Setelah mengetahui peta masalah di atas para pengelola radio komunitas dan organisasi Jaringan Radio Komunitas Wilayah meminta untuk alokasi frekuensi radio komunitas, penempatan kanalnya tidak di atas ( 107,7; 107,8; 107,9) spt yg sekarang di alokasikan oleh KM 15. Alasan teman-teman pengelola radio komunitas berkaitan degan kanal tersebut selalu dipakai alasan oleh pihak lain termasuk pemerintah daerah mengganggu frekuensi pesawat terbang. Kasusterbarunya adalah yang terjadi di rakom Citra Melati, Plered, Purwakarta, Jabar.

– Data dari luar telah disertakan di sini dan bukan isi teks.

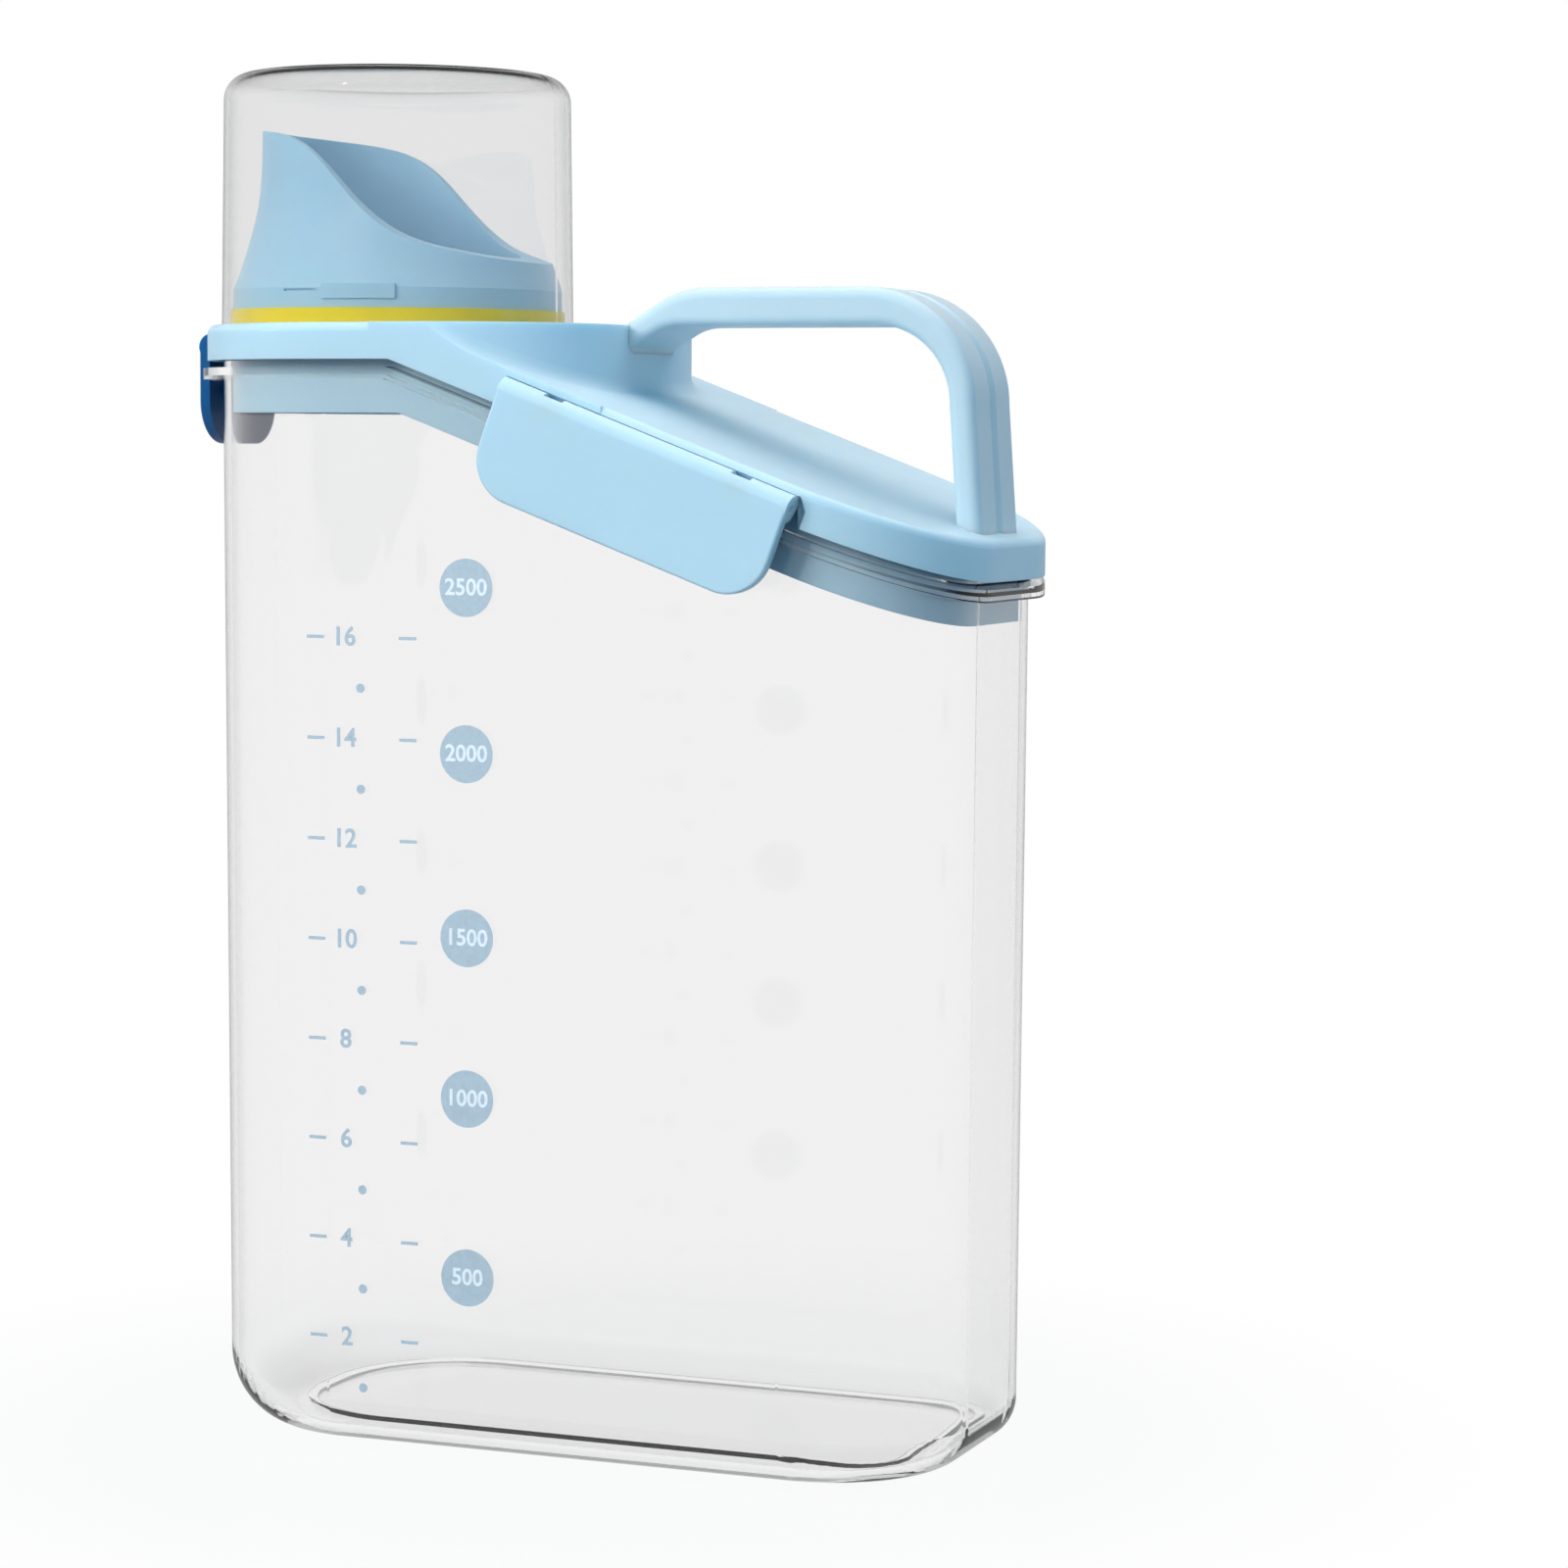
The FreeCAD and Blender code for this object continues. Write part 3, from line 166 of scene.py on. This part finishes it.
world = bpy.data.worlds.new("studio")
scene.world = world
world.use_nodes = True
tree = world.node_tree
tree.nodes.clear()
path = tree.nodes.new("ShaderNodeLightPath")
room = tree.nodes.new("ShaderNodeBackground")
room.inputs["Color"].default_value = ROOM_LIGHT
room.inputs["Strength"].default_value = ROOM_STRENGTH
direction = tree.nodes.new("ShaderNodeTexCoord")
axes = tree.nodes.new("ShaderNodeSeparateXYZ")
tree.links.new(direction.outputs["Generated"], axes.inputs[0])
ceiling = graded(tree, axes.outputs["Z"], CEILING_START, CEILING_END, 1.0, CEILING_GREY, smooth=True)
dimmed = reckon(tree, "MULTIPLY", ceiling, mirror_level(tree, path))
seen = tree.nodes.new("ShaderNodeBackground")
seen.inputs["Color"].default_value = SEEN_WHITE
tree.links.new(reckon(tree, "MAXIMUM", dimmed, path.outputs["Is Camera Ray"]), seen.inputs["Strength"])
whole_room = mixed(tree, straight_share(tree, path), room.outputs[0], seen.outputs[0])
world_out = tree.nodes.new("ShaderNodeOutputWorld")
tree.links.new(whole_room, world_out.inputs["Surface"])

# Floor.
# A sheet of smooth pale grey card. It fades to plain white away from the container, so that only
# a soft shadow and a faint reflection close to it stay.
FLOOR_HALF = 6.0
FLOOR_GREY = (0.20, 0.25, 0.30, 1.0)
FLOOR_ROUGHNESS = 0.12
NEAR_SHARE = 0.93
NEAR_REACH = 0.09
FAR_REACH = 0.22


def fresh_material(name):
    """Start a material and give it back with its nodes and its main shader."""
    material = bpy.data.materials.new(name)
    material.use_nodes = True
    tree = material.node_tree
    return material, tree, tree.nodes["Principled BSDF"]


def cover(tree, surface):
    """Use a shader as the surface of its material."""
    tree.links.new(surface, tree.nodes["Material Output"].inputs["Surface"])


floor_mesh = bpy.data.meshes.new("floor")
bm = bmesh.new()
bmesh.ops.create_grid(bm, x_segments=1, y_segments=1, size=FLOOR_HALF)
bm.to_mesh(floor_mesh)
bm.free()
floor = bpy.data.objects.new("floor", floor_mesh)
bpy.context.collection.objects.link(floor)
floor_paint, tree, card = fresh_material("white_sweep")
card.inputs["Base Color"].default_value = FLOOR_GREY
card.inputs["Roughness"].default_value = FLOOR_ROUGHNESS
path = tree.nodes.new("ShaderNodeLightPath")
lit = tree.nodes.new("ShaderNodeEmission")
lit.inputs["Color"].default_value = SEEN_WHITE
tree.links.new(mirror_level(tree, path), lit.inputs["Strength"])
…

Secara organisasi pun kami meminta alokasi frekuensi untuk radio komkunitas ini degan cara pandang hak Lembaga penyairan komunitas (LPK) yang seharusnya posisinya setara dengan lembaga penyiaranlain yg juga di sebut dalam UU No. 32 tentang Penyiaran di mana ada 4lembaga penyiran yg diakui oleh UU tersebut. Dari cara pandang inilah teman-teman rakom dan juga organisasi rakom meminta alokasi 20% frekuensi untuk penyiaran komunitas. Adapun tentang biaya penggunaan frekuensi kami telah buat cara penghitunganya..
Untuk urusan yang berkaiatan dengan perizinan sebenarnya teman-teman rakom sudah membikin kriterianya walaupun sangat normatif dan ga bisa di ukur. Yakni perizinan ini harus memegang prinsip “mudah” dan”murah”.